[3D code data]
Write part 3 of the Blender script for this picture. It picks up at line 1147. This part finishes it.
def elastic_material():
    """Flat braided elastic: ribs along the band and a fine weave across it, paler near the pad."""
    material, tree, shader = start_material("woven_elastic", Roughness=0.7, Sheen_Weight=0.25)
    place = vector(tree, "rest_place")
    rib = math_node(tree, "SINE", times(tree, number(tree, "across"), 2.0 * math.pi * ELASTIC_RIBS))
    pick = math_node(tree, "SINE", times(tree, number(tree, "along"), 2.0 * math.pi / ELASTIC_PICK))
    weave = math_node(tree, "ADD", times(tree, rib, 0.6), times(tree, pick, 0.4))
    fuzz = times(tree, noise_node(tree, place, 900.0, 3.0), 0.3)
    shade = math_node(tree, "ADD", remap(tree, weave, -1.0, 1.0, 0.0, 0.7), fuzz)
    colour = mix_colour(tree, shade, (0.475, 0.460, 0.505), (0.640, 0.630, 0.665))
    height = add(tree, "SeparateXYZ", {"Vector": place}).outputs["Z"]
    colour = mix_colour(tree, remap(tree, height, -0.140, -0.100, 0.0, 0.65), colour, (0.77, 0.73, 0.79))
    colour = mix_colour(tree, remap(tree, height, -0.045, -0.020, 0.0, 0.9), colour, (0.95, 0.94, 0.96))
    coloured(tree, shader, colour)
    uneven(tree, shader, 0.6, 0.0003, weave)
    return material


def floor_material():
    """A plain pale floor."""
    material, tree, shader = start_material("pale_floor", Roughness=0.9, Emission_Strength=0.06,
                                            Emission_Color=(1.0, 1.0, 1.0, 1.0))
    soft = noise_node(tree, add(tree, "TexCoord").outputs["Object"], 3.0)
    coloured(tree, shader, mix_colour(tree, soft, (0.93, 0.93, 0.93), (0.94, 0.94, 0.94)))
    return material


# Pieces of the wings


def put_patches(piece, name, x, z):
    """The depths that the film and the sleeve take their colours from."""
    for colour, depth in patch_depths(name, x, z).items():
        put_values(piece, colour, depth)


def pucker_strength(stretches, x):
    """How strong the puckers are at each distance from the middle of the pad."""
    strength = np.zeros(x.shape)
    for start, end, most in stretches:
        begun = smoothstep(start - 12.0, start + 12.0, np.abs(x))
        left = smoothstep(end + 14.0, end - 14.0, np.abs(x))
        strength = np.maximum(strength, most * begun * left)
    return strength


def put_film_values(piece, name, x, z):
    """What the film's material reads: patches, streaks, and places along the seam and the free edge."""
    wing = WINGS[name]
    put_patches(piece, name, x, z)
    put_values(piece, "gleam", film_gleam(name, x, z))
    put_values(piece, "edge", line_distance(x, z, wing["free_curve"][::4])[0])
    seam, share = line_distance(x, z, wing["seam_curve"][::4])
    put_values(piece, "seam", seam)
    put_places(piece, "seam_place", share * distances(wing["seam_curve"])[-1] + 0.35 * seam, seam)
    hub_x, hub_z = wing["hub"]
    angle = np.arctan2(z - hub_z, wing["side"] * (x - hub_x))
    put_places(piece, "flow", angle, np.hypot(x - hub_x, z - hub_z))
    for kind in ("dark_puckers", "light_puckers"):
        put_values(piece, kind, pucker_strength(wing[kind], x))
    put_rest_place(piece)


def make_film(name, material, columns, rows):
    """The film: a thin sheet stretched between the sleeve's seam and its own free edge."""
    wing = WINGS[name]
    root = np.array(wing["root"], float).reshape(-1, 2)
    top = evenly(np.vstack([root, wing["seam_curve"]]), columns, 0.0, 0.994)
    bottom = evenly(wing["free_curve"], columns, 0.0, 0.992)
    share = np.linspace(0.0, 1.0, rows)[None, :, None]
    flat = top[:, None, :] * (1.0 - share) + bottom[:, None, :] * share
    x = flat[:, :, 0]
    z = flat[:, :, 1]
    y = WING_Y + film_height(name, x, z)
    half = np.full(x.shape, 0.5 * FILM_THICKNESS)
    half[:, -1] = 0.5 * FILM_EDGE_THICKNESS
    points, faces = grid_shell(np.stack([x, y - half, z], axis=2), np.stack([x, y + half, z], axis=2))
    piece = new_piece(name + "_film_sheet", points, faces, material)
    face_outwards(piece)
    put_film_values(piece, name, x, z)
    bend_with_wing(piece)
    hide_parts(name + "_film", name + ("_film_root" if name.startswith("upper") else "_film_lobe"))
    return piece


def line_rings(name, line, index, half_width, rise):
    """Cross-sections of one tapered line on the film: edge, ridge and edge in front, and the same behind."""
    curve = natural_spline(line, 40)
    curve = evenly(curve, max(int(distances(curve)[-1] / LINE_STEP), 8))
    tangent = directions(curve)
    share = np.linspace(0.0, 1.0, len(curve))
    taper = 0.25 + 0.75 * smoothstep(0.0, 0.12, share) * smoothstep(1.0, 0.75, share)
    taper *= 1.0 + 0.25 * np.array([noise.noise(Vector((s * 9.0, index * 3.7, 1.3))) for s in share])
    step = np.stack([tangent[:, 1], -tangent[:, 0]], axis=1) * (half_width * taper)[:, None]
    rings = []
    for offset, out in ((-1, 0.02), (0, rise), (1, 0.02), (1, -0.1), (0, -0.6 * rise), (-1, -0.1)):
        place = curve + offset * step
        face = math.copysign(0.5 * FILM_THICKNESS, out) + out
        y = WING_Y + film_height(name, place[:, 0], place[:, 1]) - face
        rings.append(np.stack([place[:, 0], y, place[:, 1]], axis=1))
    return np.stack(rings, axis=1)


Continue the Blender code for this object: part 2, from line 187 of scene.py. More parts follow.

## Task prompt
Quote every record above exactly.

## Answer to the task
Write part 3 of the Blender script for this picture. It picks up at line 1147. This part finishes it.
def elastic_material():
    """Flat braided elastic: ribs along the band and a fine weave across it, paler near the pad."""
    material, tree, shader = start_material("woven_elastic", Roughness=0.7, Sheen_Weight=0.25)
    place = vector(tree, "rest_place")
    rib = math_node(tree, "SINE", times(tree, number(tree, "across"), 2.0 * math.pi * ELASTIC_RIBS))
    pick = math_node(tree, "SINE", times(tree, number(tree, "along"), 2.0 * math.pi / ELASTIC_PICK))
    weave = math_node(tree, "ADD", times(tree, rib, 0.6), times(tree, pick, 0.4))
    fuzz = times(tree, noise_node(tree, place, 900.0, 3.0), 0.3)
    shade = math_node(tree, "ADD", remap(tree, weave, -1.0, 1.0, 0.0, 0.7), fuzz)
    colour = mix_colour(tree, shade, (0.475, 0.460, 0.505), (0.640, 0.630, 0.665))
    height = add(tree, "SeparateXYZ", {"Vector": place}).outputs["Z"]
    colour = mix_colour(tree, remap(tree, height, -0.140, -0.100, 0.0, 0.65), colour, (0.77, 0.73, 0.79))
    colour = mix_colour(tree, remap(tree, height, -0.045, -0.020, 0.0, 0.9), colour, (0.95, 0.94, 0.96))
    coloured(tree, shader, colour)
    uneven(tree, shader, 0.6, 0.0003, weave)
    return material


def floor_material():
    """A plain pale floor."""
    material, tree, shader = start_material("pale_floor", Roughness=0.9, Emission_Strength=0.06,
                                            Emission_Color=(1.0, 1.0, 1.0, 1.0))
    soft = noise_node(tree, add(tree, "TexCoord").outputs["Object"], 3.0)
    coloured(tree, shader, mix_colour(tree, soft, (0.93, 0.93, 0.93), (0.94, 0.94, 0.94)))
    return material


# Pieces of the wings


def put_patches(piece, name, x, z):
    """The depths that the film and the sleeve take their colours from."""
    for colour, depth in patch_depths(name, x, z).items():
        put_values(piece, colour, depth)


def pucker_strength(stretches, x):
    """How strong the puckers are at each distance from the middle of the pad."""
    strength = np.zeros(x.shape)
    for start, end, most in stretches:
        begun = smoothstep(start - 12.0, start + 12.0, np.abs(x))
        left = smoothstep(end + 14.0, end - 14.0, np.abs(x))
        strength = np.maximum(strength, most * begun * left)
    return strength


def put_film_values(piece, name, x, z):
    """What the film's material reads: patches, streaks, and places along the seam and the free edge."""
    wing = WINGS[name]
    put_patches(piece, name, x, z)
    put_values(piece, "gleam", film_gleam(name, x, z))
    put_values(piece, "edge", line_distance(x, z, wing["free_curve"][::4])[0])
    seam, share = line_distance(x, z, wing["seam_curve"][::4])
    put_values(piece, "seam", seam)
    put_places(piece, "seam_place", share * distances(wing["seam_curve"])[-1] + 0.35 * seam, seam)
    hub_x, hub_z = wing["hub"]
    angle = np.arctan2(z - hub_z, wing["side"] * (x - hub_x))
    put_places(piece, "flow", angle, np.hypot(x - hub_x, z - hub_z))
    for kind in ("dark_puckers", "light_puckers"):
        put_values(piece, kind, pucker_strength(wing[kind], x))
    put_rest_place(piece)


def make_film(name, material, columns, rows):
    """The film: a thin sheet stretched between the sleeve's seam and its own free edge."""
    wing = WINGS[name]
    root = np.array(wing["root"], float).reshape(-1, 2)
    top = evenly(np.vstack([root, wing["seam_curve"]]), columns, 0.0, 0.994)
    bottom = evenly(wing["free_curve"], columns, 0.0, 0.992)
    share = np.linspace(0.0, 1.0, rows)[None, :, None]
    flat = top[:, None, :] * (1.0 - share) + bottom[:, None, :] * share
    x = flat[:, :, 0]
    z = flat[:, :, 1]
    y = WING_Y + film_height(name, x, z)
    half = np.full(x.shape, 0.5 * FILM_THICKNESS)
    half[:, -1] = 0.5 * FILM_EDGE_THICKNESS
    points, faces = grid_shell(np.stack([x, y - half, z], axis=2), np.stack([x, y + half, z], axis=2))
    piece = new_piece(name + "_film_sheet", points, faces, material)
    face_outwards(piece)
    put_film_values(piece, name, x, z)
    bend_with_wing(piece)
    hide_parts(name + "_film", name + ("_film_root" if name.startswith("upper") else "_film_lobe"))
    return piece


def line_rings(name, line, index, half_width, rise):
    """Cross-sections of one tapered line on the film: edge, ridge and edge in front, and the same behind."""
    curve = natural_spline(line, 40)
    curve = evenly(curve, max(int(distances(curve)[-1] / LINE_STEP), 8))
    tangent = directions(curve)
    share = np.linspace(0.0, 1.0, len(curve))
    taper = 0.25 + 0.75 * smoothstep(0.0, 0.12, share) * smoothstep(1.0, 0.75, share)
    taper *= 1.0 + 0.25 * np.array([noise.noise(Vector((s * 9.0, index * 3.7, 1.3))) for s in share])
    step = np.stack([tangent[:, 1], -tangent[:, 0]], axis=1) * (half_width * taper)[:, None]
    rings = []
    for offset, out in ((-1, 0.02), (0, rise), (1, 0.02), (1, -0.1), (0, -0.6 * rise), (-1, -0.1)):
        place = curve + offset * step
        face = math.copysign(0.5 * FILM_THICKNESS, out) + out
        y = WING_Y + film_height(name, place[:, 0], place[:, 1]) - face
        rings.append(np.stack([place[:, 0], y, place[:, 1]], axis=1))
    return np.stack(rings, axis=1)


Continue the Blender code for this object: part 2, from line 187 of scene.py. More parts follow.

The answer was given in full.